Suddenly Gallup's 39% to 45% in Obama's favor starts to make sense. 39% is still a hell of a lot of people who apparently don't understand they'd be voting for more of what ails them.
JM917 on August 31, 2011 1:07 PM:
One major reason--perhaps THE major reason--why Reagan won in 1980 is that he came across as the sunny, can-do optimist with the disarming reassurance that he wasn't as dangerously radical as his right-wing reputation had made him out to be. The dour, earnest, eat-your-spinach, grit-your-teach pessimist in the contest was Jimmy Carter, who'd seemingly been castigating the American people for the "malaise" that was seeping into the nation 's vitals. Reagan didn't look as bad as he'd been portrayed; even some disillusioned liberals were willing to vote for him, given the crisis we were in (seemingly endless stagflation) and the out-of-gas sense that liberalism exuded in 1980.
(Full disclosure: I was such a [temporary] ex-liberal. I, who had voted AND worked for Carter in 1976, voted to give Reagan a try in 1980. OK, mea maxima culpa. But at the time he seemed "reasonable" and had a record of pragmatic deal-making with the Democratic California legislature.)

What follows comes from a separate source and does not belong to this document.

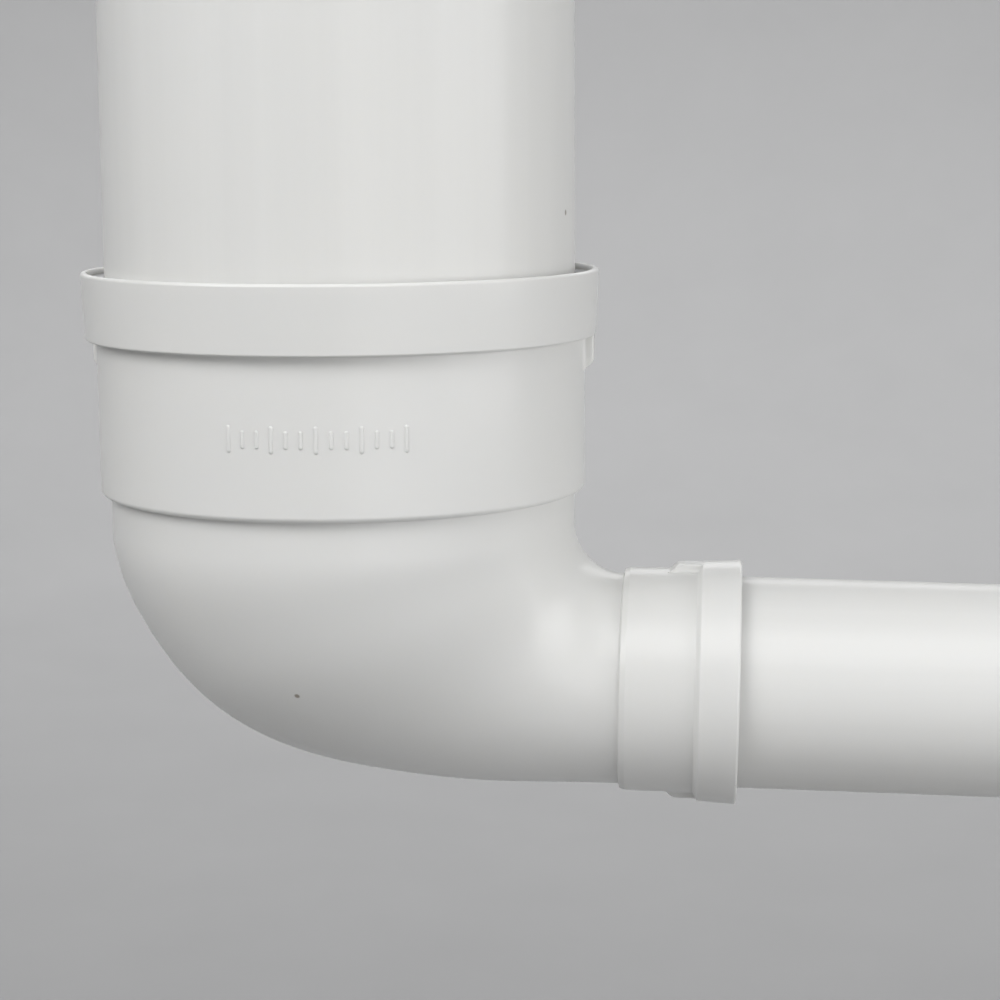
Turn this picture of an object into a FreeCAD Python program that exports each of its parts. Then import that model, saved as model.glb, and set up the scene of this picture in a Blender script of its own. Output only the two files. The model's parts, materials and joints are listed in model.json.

What's that got to do with the 2012 election, 32 years later?
Well, now it's going to be GOP in full, apocalytic, gloom-and-doom mode, preaching that the end of the world is nigh unless The Obamination--the Antichrist hiself--is ejected from the White House. And Obama is going to run as the can-do optimist, giving the lie to the Party of No.
Sounds like the GOP has forgotten their dear St. Ronnie. Gloom-and-doom isn't a winning formula in American politics.